Saat tiba di Kampung Erosaman, kami lantas berjalan sekitar 10 menit menyusuri jalan dari papan yang dibangun di atas tiang-tiang kayu. Rumah-rumah kayu berada di kiri dan kanan jalan. Perempuan, laki-laki, serta anak-anak berdiri di teras rumah. Mereka mengamati kami. Beberapa di antaranya bergabung dengan rombongan, berjalan bersama menuju pusat komunitas Kampung Erosaman.
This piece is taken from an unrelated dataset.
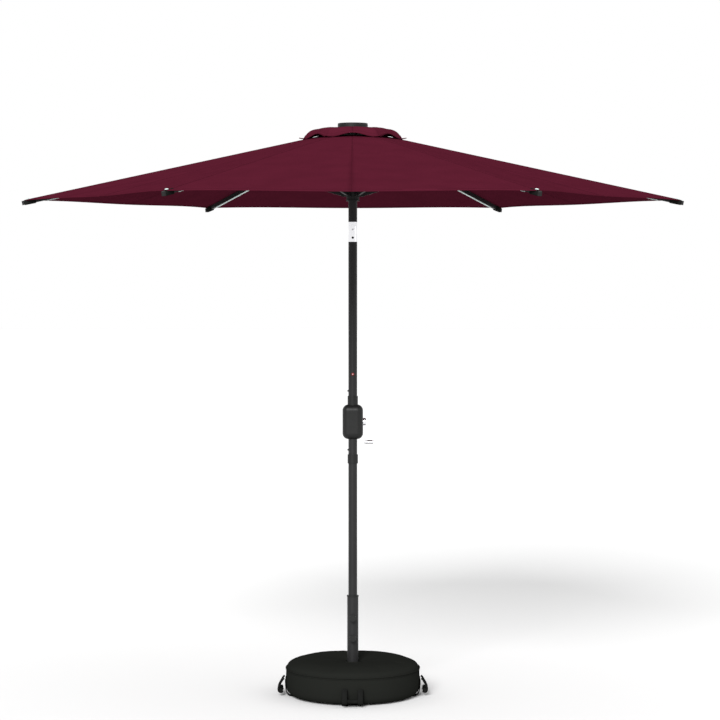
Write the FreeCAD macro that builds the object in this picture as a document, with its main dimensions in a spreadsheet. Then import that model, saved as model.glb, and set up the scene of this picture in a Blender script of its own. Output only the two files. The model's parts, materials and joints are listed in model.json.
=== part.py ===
"""Crank-lift patio umbrella with a tilting head, standing in a sand-filled round base.

Millimetres, +Z up. The origin is on the ground, on the pole's axis. The head tilts towards -X and the crank
is on the +X side. Rib 1 points along +X and the others follow every 60 degrees.
"""
import FreeCAD, Part
import math
import os
import re

# Driving dimensions: alias, value, what it is.
SIZES = (
    ("bag_radius", 290.0, "outside of the weight bag"),
    ("bag_top", 145.0, "height of the bag's top panel"),
    ("bag_skin", 1.5, "thickness of the bag's cloth"),
    ("bag_top_round", 34.0, "rounding of the bag's shoulder"),
    ("bag_foot_round", 20.0, "rounding of the bag's lower edge"),
    ("soft_gap", 0.3, "room between a soft piece and its neighbour"),
    ("webbing", 3.0, "thickness of the webbing"),
    ("webbing_width", 25.0, "width of the webbing"),
    ("webbing_offset", 33.5, "each strap's distance from the handle's middle"),
    ("strap_height", 82.0, "top of the straps on the wall"),
    ("strap_tuck", 60.0, "length of strap under the bag"),
    ("handle_height", 76.0, "height of the handles' fold"),
    ("handle_drop", 50.0, "fold to grip"),
    ("handle_angle", 17.0, "how far a handle stands off the wall, degrees"),
    ("handle_grip_radius", 9.5, "grip of a handle"),
    ("handle_leg_width", 20.0, "webbing of a handle's legs"),
    ("plate_radius", 200.0, "steel plate inside the bag"),
    ("plate_thickness", 4.0, "steel plate inside the bag"),
    ("stand_radius", 24.15, "outside of the stand tube"),
    ("stand_wall", 1.5, "wall of the stand tube"),
    ("stand_top", 425.0, "top of the stand tube"),
    ("weld", 4.8, "weld round the foot of the stand tube"),
    ("bush_lip", 6.0, "height of the top bush's lip"),
    ("bush_lip_radius", 25.6, "outside of the top bush's lip"),
    ("bush_depth", 62.0, "length of a bush inside the tube"),
    ("bush_gap", 0.1, "room between bush and tube"),
    ("knob_height_low", 249.0, "height of the lower clamping knob"),
    ("knob_height_high", 336.0, "height of the upper clamping knob"),
    ("knob_radius", 14.5, "clamping knob"),
    ("knob_depth", 15.0, "clamping knob, along its screw"),
    ("knob_groove_radius", 4.0, "finger groove of a clamping knob"),
    ("knob_groove_place", 16.2, "finger grooves from the knob's middle"),
    ("knob_screw_radius", 4.0, "screw of a clamping knob"),
    ("boss_radius", 9.0, "threaded boss welded to the stand tube"),
    ("boss_length", 8.0, "threaded boss, out from the tube"),
    ("screw_gap", 0.06, "running room of a screw, pin or shaft in its hole"),
    ("pole_radius", 19.0, "outside of the pole"),
    ("pole_wall", 1.2, "wall of the pole"),
    ("slide_gap", 0.15, "room between the pole and what it slides in"),
    ("pole_joint", 1022.0, "height where the two pole sections meet"),
    ("spigot_length", 70.0, "swaged end inside the lower section"),
    ("sleeve_radius", 22.5, "sleeve over the pole joint"),
    ("sleeve_length", 38.5, "sleeve over the pole joint"),
    ("button_radius", 4.0, "spring button"),
    ("button_proud", 4.5, "how far a spring button stands out"),
    ("button_dome", 2.8, "rounding of a spring button's end"),
    ("button_foot", 6.4, "foot of a spring button, inside the pole"),
    ("button_low", 1061.5, "height of the lower spring button"),
    ("button_high", 1317.0, "height of the upper spring button"),
    ("switch_height", 1390.0, "height of the light switch"),
    ("switch_radius", 5.5, "light switch"),
    ("switch_proud", 2.5, "how far the light switch stands out"),
    ("switch_foot", 7.7, "foot of the light switch, inside the pole"),
    ("housing_width", 88.7, "crank housing, side to side"),
    ("housing_depth", 76.0, "crank housing, front to back"),
    ("housing_length", 149.0, "crank housing, bottom to top"),
    ("housing_middle", 1183.0, "height of the crank housing's middle"),
    ("housing_wall", 3.0, "wall of the crank housing"),
    ("housing_round", 26.0, "rounding of the crank housing"),
    ("neck_length", 37.0, "neck above the crank housing"),
    ("housing_screw_x", 31.0, "housing screws from the middle"),
    ("housing_screw_z", 50.0, "housing screws from the middle"),
    ("post_radius", 6.0, "screw post inside the housing"),
    ("screw_radius", 1.5, "housing screw"),
    ("screw_head_radius", 3.4, "head of a housing screw"),
    ("screw_head_length", 2.4, "head of a housing screw"),
    ("screw_start", 22.0, "front of the housing to the end of a screw"),
    ("screw_sink", 16.0, "back of the housing to a screw's head"),
    ("screw_room", 0.1, "room between a housing screw and its hole"),
    ("split_gap", 0.05, "room between the housing's halves"),
    ("axle_radius", 4.0, "crank axle"),
    ("axle_room", 1.0, "room round the axle where it isn't carried"),
    ("axle_tail", 6.0, "axle beyond the far side of the pole"),
    ("bush_wall", 2.9, "wall of the crank bush"),
    ("bush_inside", 4.0, "crank bush beyond the housing's wall"),
    ("bush_flange", 2.0, "flange of the crank bush"),
    ("spool_clearance", 1.9, "rims of the cord spool to the pole's bore"),
    ("spool_core", 8.0, "core of the cord spool"),
    ("spool_width", 16.0, "cord spool"),
    ("spool_rim", 2.0, "thickness of the cord spool's rims"),
    ("crank_boss_radius", 17.0, "boss of the crank"),
    ("crank_boss_length", 11.5, "boss of the crank"),
    ("crank_throw", 88.0, "axle to grip"),
    ("crank_arm_width", 14.0, "crank arm"),
    ("crank_arm_thickness", 5.0, "crank arm"),
    ("crank_arm_inset", 1.0, "crank arm behind the face of its boss"),
    ("grip_radius", 8.5, "crank grip"),
    ("grip_length", 33.0, "crank grip"),
    ("grip_pin_radius", 3.0, "pin that carries the grip"),
    ("grip_end", 2.0, "closed end of the grip"),
    ("fork_base", 1963.0, "top of the pole, where the tilt fork starts"),
    ("pivot_height", 2017.0, "height of the tilt pivot"),
    ("tongue_half", 8.4, "half the thickness of the tilt tongue"),
    ("fork_inside", 8.8, "half the gap of the tilt fork"),
    ("fork_crown", 17.5, "round end of the fork's ears"),
    ("fork_floor", 22.0, "pivot down to the floor of the fork's gap"),
    ("tongue_end", 15.0, "round end of the tongue"),
    ("head_foot", 32.0, "pivot up to the head tube's lower end"),
    ("tilt_pin_radius", 4.0, "tilt pivot pin"),
        ("plug_length", 45.0, "length of a plug inside a tube"),
    ("tilt_button_drop", 36.0, "pivot down to the tilt button"),
    ("tilt_button_radius", 5.0, "tilt button"),
    ("collar", 3.0, "collar under the head tube"),
    ("hinge_radius", 35.0, "rib hinges from the axis"),
    ("hinge_height", 2433.0, "height of the rib hinges"),
    ("hub_radius", 28.0, "body of the crown hub"),
    ("hub_half", 15.0, "half the height of the crown hub"),
    ("head_tube_reach", 12.0, "head tube beyond the rib hinges"),
    ("lug_reach", 7.0, "lug beyond its pin"),
    ("lug_half_height", 8.0, "half the height of a lug"),
    ("lug_inside", 5.2, "half the gap between two lugs"),
    ("lug_thickness", 3.0, "one lug"),
    ("lug_root", 2.0, "part of a lug inside its body"),
    ("pin_radius", 2.5, "hinge pins"),
    ("tongue_width", 9.6, "flat tongue of a rib or strut"),
    ("eye_radius", 6.2, "round end of a tongue"),
    ("rib_slope", 12.2, "slope of an open rib, degrees"),
    ("rib_length", 1422.0, "hinge to the end of the rib's tube"),
    ("rib_width", 12.0, "rib tube"),
    ("rib_height", 18.0, "rib tube"),
    ("rib_wall", 1.0, "wall of a rib or strut"),
    ("rib_start", 20.0, "hinge to the start of the rib's tube"),
    ("tip_length", 9.0, "end cap of a rib"),
    ("light_start", 540.0, "hinge to the start of the light strip"),
    ("light_length", 780.0, "light strip"),
    ("light_width", 8.0, "light strip"),
    ("light_thickness", 3.0, "light strip"),
    ("strut_place", 500.0, "hinge to the strut's bracket, along the rib"),
    ("strut_drop", 18.0, "rib's middle line down to the strut's pin"),
    ("bracket_length", 16.0, "strut bracket, along the rib"),
    ("bracket_wall", 2.5, "strut bracket"),
    ("bracket_reach", 6.0, "strut bracket beyond its pin"),
    ("strut_width", 10.0, "strut tube"),
    ("strut_height", 14.0, "strut tube"),
    ("runner_height", 2162.0, "height of the runner when open"),
    ("runner_half", 22.0, "half the height of the runner"),
    ("runner_pin_rise", 5.0, "runner's middle up to the strut pins"),
    ("runner_lip", 3.0, "foot flange of the runner beyond its body"),
    ("runner_lip_height", 5.0, "foot flange of the runner"),
    ("runner_radius", 27.0, "body of the runner"),
    ("runner_pin_radius", 43.0, "strut pins from the axis"),
    ("runner_gap", 0.4, "room between the runner and the pole"),
    ("fabric", 1.5, "thickness of the canopy cloth"),
    ("fabric_lift", 1.1, "top of a rib up to the cloth's ridge"),
    ("corner_inset", 0.89, "canopy's corners short of the ends of the rib tubes"),
    ("hem_sag", 42.0, "how far the hem curves in between two ribs"),
    ("vent_hole", 150.0, "axis to the corners of the vent hole"),
    ("vent_radius", 229.0, "axis to the corners of the vent cap"),
    ("vent_inner", 62.5, "inside of the vent cap's panels"),
    ("vent_sag", 8.0, "how far the vent cap's hem curves in"),
    ("seam_gap", 0.3, "room between two panels"),
    ("puck_radius", 65.0, "solar light housing"),
    ("puck_height", 22.0, "solar light housing"),
    ("puck_edge", 3.0, "rounding of the solar light"),
    ("puck_base", 2455.0, "underside of the solar light housing"),
    ("solar_radius", 50.0, "solar cell"),
    ("solar_thickness", 1.5, "solar cell"),
)
NAMES = {alias for alias, value, note in SIZES}
RIBS = 6
HEXAGON_FLAT = math.cos(math.radians(30))
HANDLES = ("right", "back", "left", "front")
X_AXIS, Y_AXIS, Z_AXIS = FreeCAD.Vector(1, 0, 0), FreeCAD.Vector(0, 1, 0), FreeCAD.Vector(0, 0, 1)
ALONG = {
    "z": FreeCAD.Rotation(),
    "x": FreeCAD.Rotation(Y_AXIS, 90),
    "y": FreeCAD.Rotation(X_AXIS, -90),
}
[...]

Di tempat itu, Risma berbincang-bincang dengan warga. Penduduk menyuarakan kebutuhan utama mereka, antara lain perahu. Masalah guru yang enggan menetap disampaikan pula. Warga kampung ingin anak-anak mereka pintar, tetapi tak ada pengajar.
Dari Erosaman, perjalanan dilanjutkan dengan speedboat menuju Kampung Amagais, yang berada di distrik yang sama. Perjalanan sekitar 20 menit dengan hujan rintik-rintik. Di Amagais, Risma memasukkan lele di kolam, sebagai tanda dimulainya program pemberdayaan.
Kami kemudian kembali ke Bandara Kamur, terbang menuju Bandara Ewer yang lebih bagus. Dari Ewer, perjalanan dilanjutkan dengan kapal cepat menuju Agats.
Suasana di Agats lebih meriah. Ada kios mi bakso, toko penjual pakaian, ada Museum Asmat, ada kantor Keuskupan Agats. Semua bangunan terbuat dari kayu dan berdiri di atas tiang-tiang yang juga terbuat dari kayu. Seperti anggota rombongan lainnya, kami menyusuri Agats dengan sepeda motor listrik. Pengendara sepeda motor kami bernama Widodo, asal Sragen, Jawa Tengah. Kami mengobrol di atas sepeda motor sambil memegang payung yang terbuka.
Widodo datang ke Agats awal tahun 2000-an. Ia sempat menjadi pekerja konstruksi lalu beralih jualan pakaian. Kini ia menjadi tukang ojek sepeda motor listrik. Setiap delapan bulan, baterainya harus diganti. Biayanya Rp 2,4 juta.
Widodo dikaruniai dua anak, paling besar kelas 2 SMP. ”Di sini, kami minum air mineral. Mandi dengan air hujan,” ujarnya gembira.
Hujan terus mengguyur Agats, sementara Widodo tetap lincah mengemudikan sepeda motor di atas jalan kayu. Ia mengaku senang bekerja di Asmat. Bagi Widodo, Asmat merupakan berkah, seperti butiran air hujan yang menjadi berkah bagi penduduk di wilayah itu.